Subsequently, consumers have gotten savvy and gotten better at blocking out what isn’t attractive enough to keep their attention (imagine if we responded to every single ad or piece of content that came our way). In other words, cutting through all of the noise and creating an effective marketing strategy starts with a getting a deeper understanding of what exactly customers have come to expect from brands – on a digital and an in-store basis.

Understanding Customer Expectations

Today we’re looking at four of the major expectations that customers have for brands, plus some practical ‘quick tips’ to help you when you’re planning your strategy.

  • Less is More: This is true when it comes to advertising or product packaging. Consumers don’t want to be inundated with millions of push notifications causing bottlenecks in their devices. This is also true when it comes to the actual product and everything related to it. We live in a world where space (mental and physical) is at a premium, so overloading your product, packaging, or marketing campaign with lots of ‘stuff’ won’t get you the response you’re looking for.
    • Tip: Don’t overuse technology. Make your digital content accessible, shareable from whatever device it lands on, and be sure that it isn’t too ‘heavy’ (because, really, who wants to eat up all their data with advertisements?).
  • Honesty: Lying about your product or practices has never been OK, but with the wealth of information and ease in connectivity, your odds of getting caught have never been higher. If you make a mistake, own it. No brand (or customer) is perfect and by accepting and embracing any errors you’ve made, you not only inject your brand with authenticity, but you also help to show your customers that there are people behind your brand.
    • Tip: If things don’t go quite as planned, don’t panic, deny it, or ignore it. Embrace your mistakes, make any necessary amends, and learn for the next time (remember Wendy’s this summer?).
  • Human Connections: Study after study has demonstrated the importance of ‘weak tie’ interactions (those between casual acquaintances) for the human psyche and how they can improve overall happiness and feelings of wellbeing[1]. Aside from these positive effects, if you can give your customer a better and more connected buying experience, even if they ultimately don’t buy your product, they will still remember how you made them feel and perhaps even become an advocate for your brand.
    • Tip: Connection comes from within. Encourage your team members to spend time and work with colleagues in departments that they may not generally come into contact with. Not only does this improve morale, but it can lead to all sorts of spontaneous collaboration and ideas.
  • Experience: The era of buying tons of ‘stuff’ is starting to slip away and in its place you’ll find experiences. However, for retailers this is far from a death sentence, it just means that it’s time to take your products and to create experiences to accompany them – be it before, during, or after the sale.
    • Tip: Create an online presence that encourages your audience to interact. If by purchasing an item from your store they then have the chance to join loyalty programs, share their photos on your social channels or otherwise increase their engagement, you’ll not only reap the benefits in your branding, but your customers will be much happier to buy (and interact) with you.
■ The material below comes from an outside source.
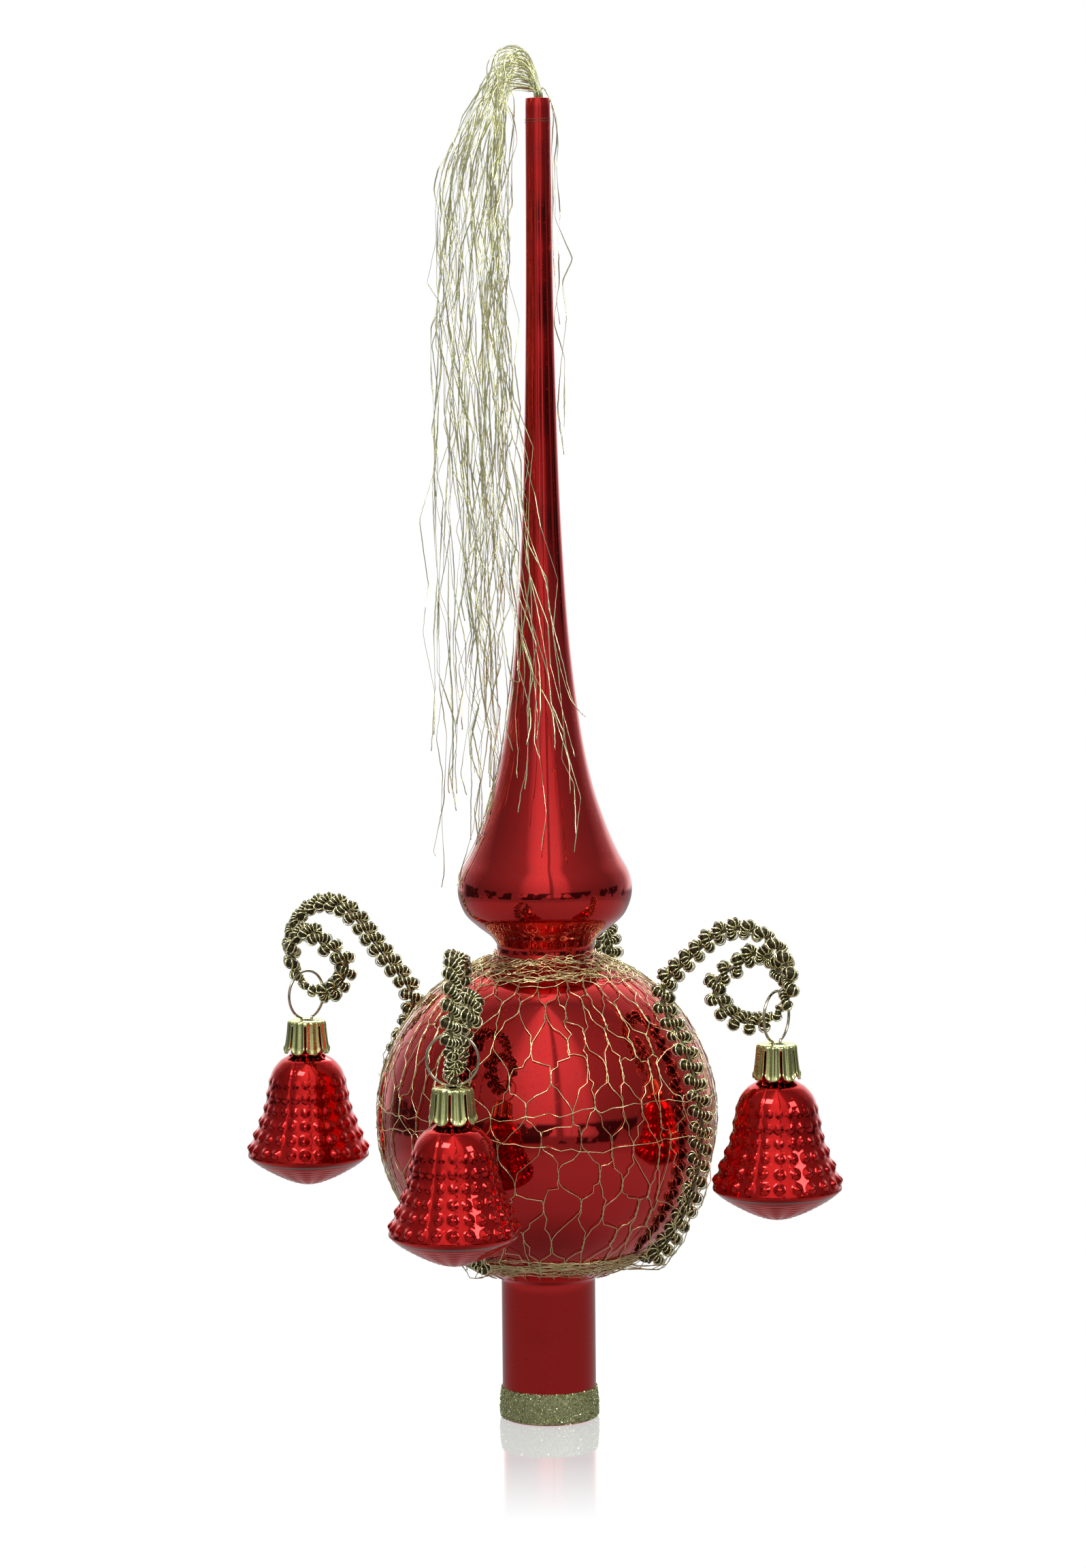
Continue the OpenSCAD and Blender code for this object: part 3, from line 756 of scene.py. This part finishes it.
net_paths = []
for wire in range(net_wires):
    az, tilt, lift = [], [], []
    for row in range(net_rows):
        paired = (wire - row % 2) % 2 == 0
        joint = ((wire - row % 2) // 2) % (net_wires // 2)
        here_az, here_tilt = joint_az[row, joint], joint_tilt[row, joint]
        apart = -0.3 if paired else 0.3
        over = 0.16 if paired else -0.05
        shrink = 1 / max(math.cos(math.radians(here_tilt)), 0.3)
        if row:
            back = len(az) - 1
            step_az = (here_az - az[back] + 180) % 360 - 180
            for part in (0.22, 0.5, 0.78):
                az.append(az[back] + step_az * (part + 0.9 * (part - 0.5) * abs(part - 0.5))
                          + chance.uniform(-1.15, 1.15) * shrink)
                tilt.append(tilt[back] + (here_tilt - net_hold - tilt[back]) * part
                            + chance.uniform(-0.8, 0.8))
                lift.append(chance.uniform(-0.05, 0.18))
            here_az = az[back] + step_az
        az += [here_az + apart * shrink, here_az - apart * 0.4 * shrink, here_az + apart * shrink]
        tilt += [here_tilt - net_hold, here_tilt, here_tilt + net_hold]
        lift += [0.0, over, 0.0]
    line, facing = on_net(az, tilt, np.array(lift))
    net_paths.append((line, facing, net_wire_radius, net_wire_radius))

for base_tilt, waves, phase in [(8.0, 2, 20), (-0.5, 3, 200)]:
    az = np.linspace(0, 360, 96, endpoint=False) + chance.uniform(-1, 1, 96)
    tilt = base_tilt + 2.6 * np.sin(np.radians(waves * az + phase)) + chance.uniform(-1.1, 1.1, 96)
    line, facing = on_net(np.r_[az, az[0] + 360], np.r_[tilt, tilt[0]], 0.18)
    net_paths.append((line, facing, net_wire_radius, net_wire_radius))
net = tube_wires("wire_net_mesh", net_paths, [net_gold], 6, "topper")
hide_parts("wire_net")


# The gathers: the net's two edges drawn together round the neck and round the tube's root, in
# tangled rounds of the net's own wire. Each ends in a few tighter rounds.
gather_points = 54


def ball_reach(z):
    """The glass's radius at a height near the ball's two ends."""
    inside_ball = np.clip(ball_radius ** 2 - (z - ball_height) ** 2, 0, None) ** 0.5
    return np.maximum(inside_ball, np.where(z > ball_height, neck_radius, tube_radius))


def gathered(rounds, low, high, spread):
    """Wires that run round a gathered edge of the net in tangled rounds."""
    bundle = []
    for _ in range(rounds):
        az = np.radians(np.linspace(0, 360, gather_points) + chance.uniform(0, 360))
        height = chance.uniform(low, high)
        wave = chance.uniform(0.3, 0.9) * np.sin(az * chance.integers(2, 6) + chance.uniform(0, 6))
        z = height + wave + chance.uniform(-0.55, 0.55, gather_points)
        reach = ball_reach(z) + chance.uniform(0.15, spread, gather_points)
        z[-1], reach[-1] = z[0], reach[0]
        line = np.stack([reach * np.sin(az), -reach * np.cos(az), z], 1)
        facing = np.stack([np.sin(az), -np.cos(az), 0 * az], 1)
        bundle.append((line, facing, net_wire_radius, net_wire_radius))
    return bundle


top_gather = tube_wires(
    "net_gather_top", gathered(17, 106.0, 110.6, 1.3) + gathered(4, 110.6, 111.6, 0.9),
    [net_gold], 5, "topper")
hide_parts("net_tie_top")
low_gather = tube_wires(
    "net_gather_bottom", gathered(15, 38.6, 41.8, 1.0) + gathered(4, 37.2, 38.4, 0.8),
    [net_gold], 5, "topper")
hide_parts("net_tie_bottom")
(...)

What this means is that customers aren’t in search of the perfect product, but instead, they’re in search of the product, plus the context and experience surrounding it. Sarah Quinlan from MasterCard’s market insights group further supported this by expressing that consumers increasingly want to use their money to enhance their lives[2] – which your in-store and online processes can either help or hinder. In other words, it’s not enough to just sell a product, you need to be there to make the process into an experience. By working to create such a presence, you’re helping set the stage for a long and human relationship with your audience.

The takeaway from all this? If you give your customers the experience they want, not the experience that you want them to have, you’re much more likely to create long time customers and vocal advocates of your brand.